Framework 3: How to transition if it’s not working out for you
Romeen believes that most people idealize careers as clean linear trajectories. They’re not. They’re windy, they’re messy, they’re filled with ups and downs.
People usually get stuck in their careers because of one of the following thoughts:
- Fear: “I feel like I’m gonna fail. I don’t know what I’m doing.”
- Insecurity: “I’m not where I thought I’d be at a certain age and time.”
- Resistance: “Am I gonna fit into this new environment? Maybe it’s just not meant to be.”
- Ego: “I know too much, and maybe I think I’m too good to start over.”
Careers have highs, lows, and everything in between. If you internalize this, it’s liberating.
Now, if you’re making a job switch, ask four types of questions about peak, velocity, endurance, and personal fit.
- Peak: How high can you go? If you make the switch, what’s the potential upside of this new direction?
- Velocity: How fast can you get there? If you do end up making the switch, are you set for a slow and long grind? Or is it a curve that’ll require deep learning and familiarity, but once you’re up to speed, you’re gonna be able to really accelerate fast?

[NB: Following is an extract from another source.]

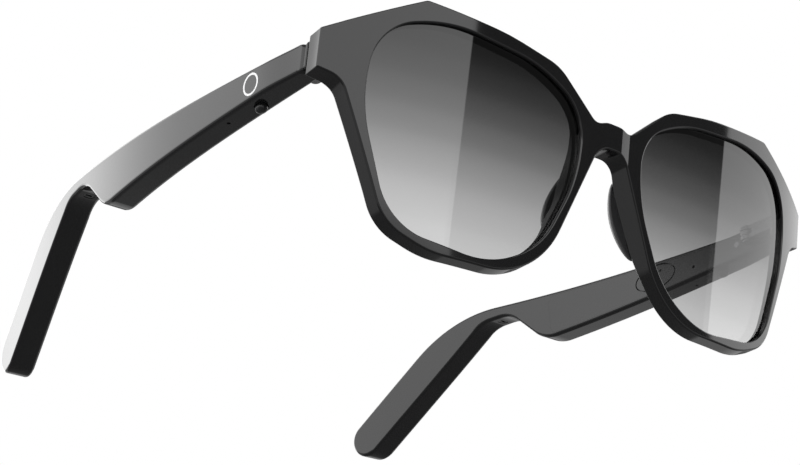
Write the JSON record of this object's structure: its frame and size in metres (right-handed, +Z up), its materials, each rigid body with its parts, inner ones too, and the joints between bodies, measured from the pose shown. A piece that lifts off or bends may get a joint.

- Endurance. How sustainably can you get there? Will you personally endure the path for a long period of time?
- Personal fit. If you get there, how do you feel? This is a forward-looking exercise. You should envision you’ve climbed the mountaintop. High fives all around. Do you feel great, or do you feel empty?
Matt’s thoughts:
A lot of people stay in their roles longer than they think they will. Their current job might offer them a feeling of security, and thinking of new opportunities is anxiety-inducing. It’s perfectly okay to stay in your job, but don’t do so out of fear, insecurity, resistance, or ego.
Don’t compare yourself to others, realize you are playing your own game, and figure out what you really want to be doing. Your future self will thank you.